The first pastor of Soldotna’s Christ Lutheran Church was Richard J. Tuff. During the construction of the church, a small white sign nailed to a birch tree next to the main church sign announced in block letters: “TEMPORARILY MEETING IN SOLDATNA THEATER.” Built originally in the shape of a cross, the church has been known for decades for the fine acoustics in its sanctuary.

When the First Baptist Church of Kenai was reorganized in 1965, it began with 10 members who met initially in the National Guard Armory on Forest Drive. The Rev. Kelly Dickson became the first pastor, and soon thereafter a two-story church building was erected at the corner of 2nd and Birch streets.
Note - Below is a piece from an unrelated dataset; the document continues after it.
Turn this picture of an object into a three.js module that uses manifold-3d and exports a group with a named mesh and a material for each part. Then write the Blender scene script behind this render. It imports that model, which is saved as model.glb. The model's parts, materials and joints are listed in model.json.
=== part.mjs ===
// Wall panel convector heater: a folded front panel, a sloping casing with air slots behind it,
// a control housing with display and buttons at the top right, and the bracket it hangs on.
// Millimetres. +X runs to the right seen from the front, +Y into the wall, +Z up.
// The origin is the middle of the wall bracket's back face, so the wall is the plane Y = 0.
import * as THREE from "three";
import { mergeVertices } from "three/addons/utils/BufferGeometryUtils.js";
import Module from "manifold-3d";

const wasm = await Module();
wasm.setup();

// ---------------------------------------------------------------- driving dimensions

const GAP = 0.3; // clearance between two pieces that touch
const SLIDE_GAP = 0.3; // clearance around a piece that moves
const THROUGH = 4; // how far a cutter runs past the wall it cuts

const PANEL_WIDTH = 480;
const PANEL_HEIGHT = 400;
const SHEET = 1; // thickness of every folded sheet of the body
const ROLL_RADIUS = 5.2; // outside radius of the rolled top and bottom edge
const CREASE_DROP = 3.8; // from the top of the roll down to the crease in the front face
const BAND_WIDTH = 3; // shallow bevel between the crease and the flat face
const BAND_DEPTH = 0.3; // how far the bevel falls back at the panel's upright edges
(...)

The Rev. Ray Mainwaring, an early pastor for the Kasilof Community Church, was also a member of the Kenai Peninsula Fellowship, which started Solid Rock Bible Camp near Soldotna in 1958. He left his pastorate in 1966 to become the first manager of KRSM (K-Solid Rock Ministries) Radio.

It also must be acknowledged that the Soldotna Methodist Church, despite its start back in the early 1950s, was not even close to being the first Methodist church on the peninsula. That honor goes to the Seward Methodist Episcopal Church, which was constructed in 1907 by its first pastor, Louis H. Pedersen, who had arrived in town two years earlier.

Seward had a number of churches that began more than a century ago. Among them are: the Christian Science church (now defunct), which began in the community library in about 1915; the Sacred Heart Catholic Church, which was begun by Father Phillip Turnell after his arrival in June 1905; St. Peter’s Episcopal Church, in which the first services were held by the Rev. F.C. Taylor on June 12, 1904; and the Seward Lutheran Church, the members of which began meeting occasionally starting in 1917.

The church history in Seldovia, near Hope and Sunrise, and along the southern Kenai Peninsula is also long and colorful.

Currently, there are dozens of churches throughout the Kenai Peninsula, including perhaps two dozen each in both Kenai/Nikiski and Soldotna/Sterling.